The gay churchman and an unholy row

Reports that Jeffrey John could go to court over the Church of England's sidelining of gay clergy have reignited the most divisive issue it faces.

At the end of last summer, a team of solicitors acting for the
Church of England drew up a five-page document detailing in which
circumstances a cleric could be legally banned from becoming a
bishop because he was homosexual. The briefing was one of a number
of dry, legal notes issued by Church House that year. But among
liberals it caused consternation.

The Church long ago decided there was essentially nothing to stop a gay man who lived a life of celibacy from becoming a bishop. Even within the orthodox wings there was acceptance it would be difficult to exclude someone who was living in an entirely celibate civil partnership - for most traditionalists the line in the sand was engaging in a physical, same-sex relationship.

But a grey area remained concerning clergy who at one time or another had a same-sex relationship but had since abandoned it in favour of celibacy.

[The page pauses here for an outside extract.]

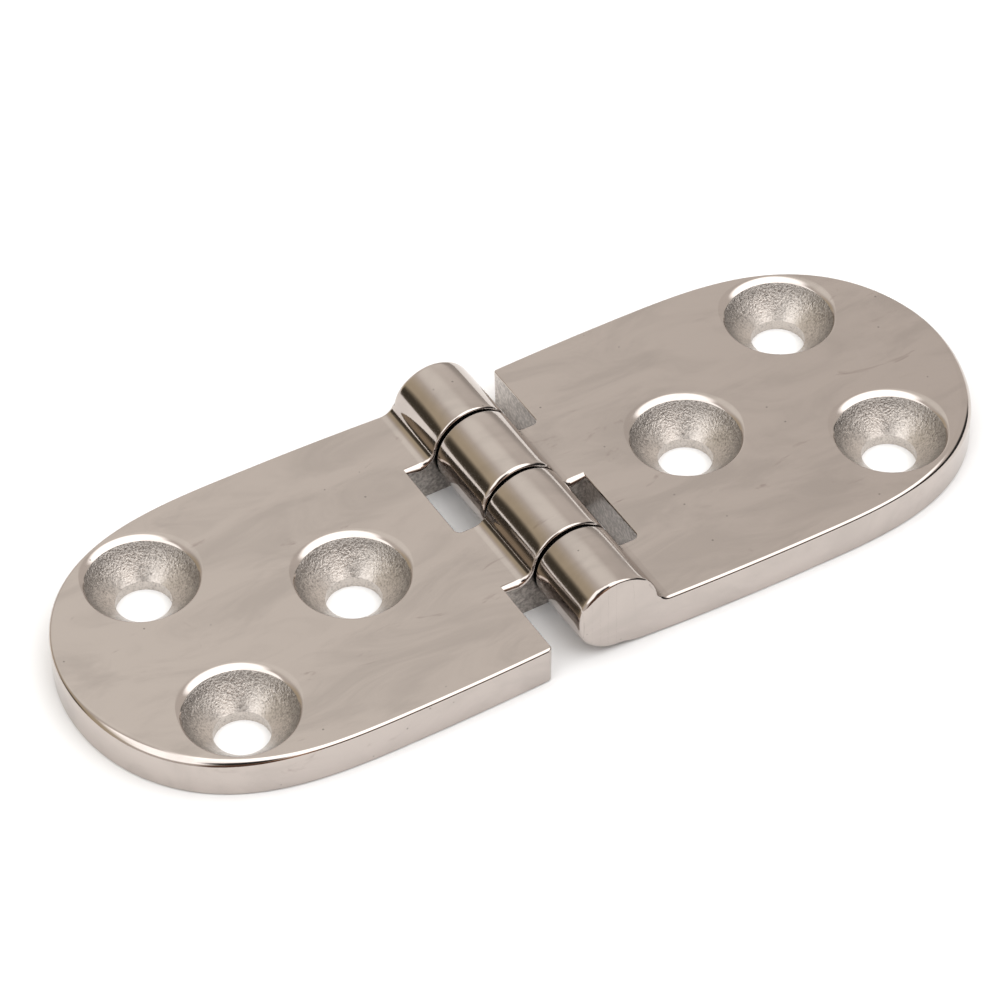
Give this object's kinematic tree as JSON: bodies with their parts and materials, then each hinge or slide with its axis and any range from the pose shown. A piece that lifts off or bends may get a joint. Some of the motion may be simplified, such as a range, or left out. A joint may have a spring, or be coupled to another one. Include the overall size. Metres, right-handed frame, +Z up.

Could someone who had been physically homosexual ever become a bishop?

The Church's legal note provided a stark answer. Only those who had "repented" their physically homosexual past could be considered for a bishop. You could be a gay bishop, but only if you vocally shunned your sexual past, a condition which is not imposed on heterosexual applicants.

Within conservative wings the caveat quickly became gleefully nicknamed "The Jeffrey John clause" - after the openly gay Dean of St Albans who was humiliatingly made to relinquish his appointment to the Bishop of Reading in 2003 following traditionalist outrage over his promotion. Dr John lives in a celibate relationship but has always said refused to apologise for his past.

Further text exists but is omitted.